“No one Comes to The Father Except Through Me”
These famous words from our Lord in St John’s gospel (chapter 14:11) would seem to be crystal clear. They follow immediately after Jesus’s assertion that “I am the way, and the truth, and the life. ” End of discussion, you might say. No wriggle room, no possibility of differing interpretations.
So, it’s hardly surprising that the Holy Father, Pope Francis, has caused a bit of a stir in remarks he recently made to a gathering of young people from different faiths during his visit to Singapore.
“All religions are a path to God,” Francis said. “There is only one God, and we, our religions, are languages, paths to God. Some Sikh, some Muslim, some Hindu, some Christian, but they are different paths.”
But surely, Jesus’s words in John’s gospel mean exactly the opposite? Jesus did not say, “I am a way” – he said, “I am the way. ” If no-one can come to the Father except through Jesus, how can these different faiths all be paths to God as Pope Francis declared them to be?
To try and find an answer to this difficult question, I think we must re-examine our
understanding of the incarnation – that fundamental doctrine which teaches us that the man Jesus is also God incarnate, or in other words, God made flesh.

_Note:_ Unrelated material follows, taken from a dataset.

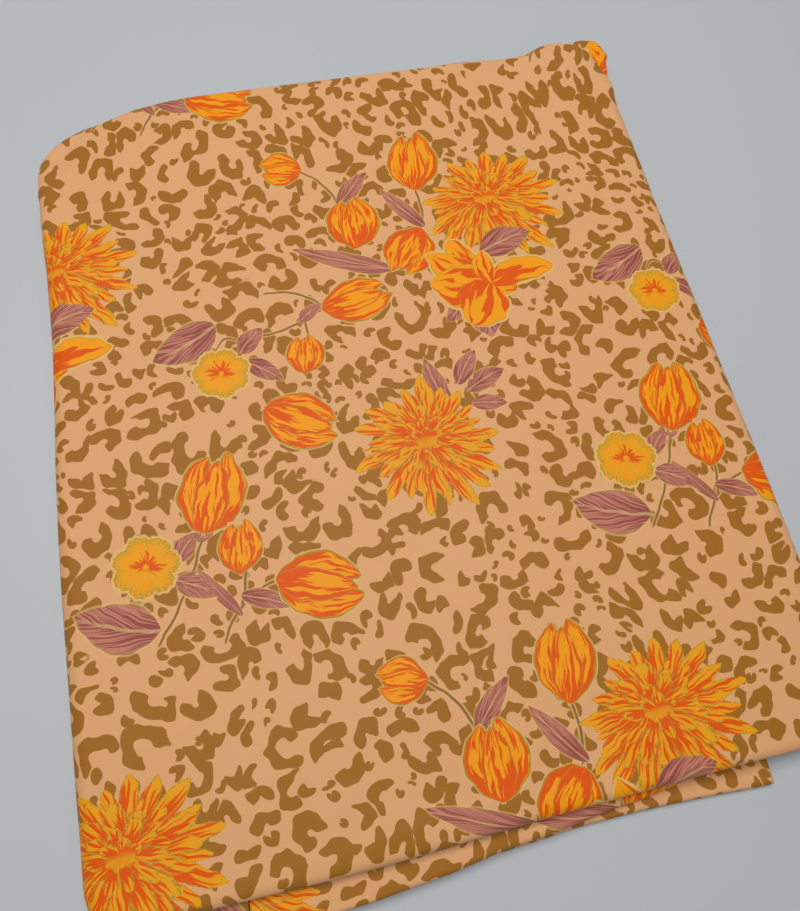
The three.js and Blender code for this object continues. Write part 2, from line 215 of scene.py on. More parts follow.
# The camera, worked out from the print's repeat in the photo
CAMERA_AT = (-76.13, -189.55, 476.73)
CAMERA_RIGHT = (0.97361, -0.22022, 0.0599)
CAMERA_UP = (0.18961, 0.9266, 0.32474)
CAMERA_BACK = (-0.12702, -0.30481, 0.94391)
FOCAL_PIXELS = 720
IMAGE_HEIGHT = 911
SENSOR = 36


def lerp(a, b, t):
    return a + (b - a) * t


def smoothstep(x, low, high):
    t = min(1.0, max(0.0, (x - low) / (high - low)))
    return t * t * (3 - 2 * t)


def bell(x):
    return math.exp(-x * x)


# Height of the creases at a place on the top.
def crease_height(x, y):
    height = 0.0
    for c in CREASES:
        dx = x - c["x"]
        dy = y - c["y"]
        if abs(dx) > 2 * c["long"] + 3 * c["wide"] or abs(dy) > 2 * c["long"] + 3 * c["wide"]:
            continue
        turn = math.radians(c["turn"])
        along = (dx * math.cos(turn) + dy * math.sin(turn)) / c["long"]
        bend = CREASE_BEND["by"] * math.sin(CREASE_BEND["turns"] * along + c["x"])
        across = (dy * math.cos(turn) - dx * math.sin(turn) + bend) / c["wide"]
        height += c["height"] * bell(across) * math.exp(-(along**4))
    return height


def top_height(x, y):
    side = SIDE_FALL * (x / RIGHT) ** 4
    end = END_FALL * (y / FAR) ** 4
    height = CROWN - side - end
    for s in SWELLS:
        height += s["height"] * bell((x - s["x"]) / s["wide"]) * bell((y - s["y"]) / s["deep"])
    return height


def skewed(x, y):
    left = LEFT_FLARE * (y / FAR) * x / LEFT if x < 0 else 0
    pull = FAR_PULL["out"] * smoothstep(x, FAR_PULL["from"], FAR_PULL["to"])
    pull *= smoothstep(y, FAR / 2, FAR)
    bow = BOW["out"] * bell((x - BOW["x"]) / BOW["wide"]) * smoothstep(-y, BOW["from"], BOW["to"])
    dent = LEFT_DENT["in"] * bell((y - LEFT_DENT["y"]) / LEFT_DENT["long"])
    dent *= smoothstep(-x, LEFT_DENT["from"], LEFT_DENT["to"])
    drop = FAR_DROP["in"] * smoothstep(-x, FAR_DROP["from"], FAR_DROP["to"])
    drop *= smoothstep(y, FAR / 2, FAR)
    return x + left + dent, y + pull - bow - drop


def tuck_share(x, y):
    return 1 - smoothstep(math.hypot(RIGHT - x, FAR - y), *TUCK_ROUND)


def folded_share(along, x, y):
    near = smoothstep(-along[1], *TURNED)
    far = smoothstep(along[1], *TURNED) * smoothstep(x, *FAR_TURNED)
    return max(near, far, tuck_share(x, y))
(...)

Jesus is recognised as God made flesh because Jesus is the Christ, the Messiah, as we heard in Peter’s words from last Sunday’s gospel reading. But the Christ and the man Jesus are the same and yet different – just as the Word, the second person of the Holy Trinity, is God, but not the same as God the Father. The Word is both before and after the man Jesus: indeed, before and after have no meaning when we talk of God because God is outside and beyond time.
Human pathways to the divine have developed both before Jesus and after Jesus – yet because Jesus is the Word made flesh it is possible for paths that are different in time to still be the same path.
In our world in both the past and the present, these different paths have been used to justify violence and destruction. That cannot be right. Let us pray for a clearer and more generous interpretation that can ultimately bring all our paths together as we strive to understand God’s mysterious revelation of himself to the human race.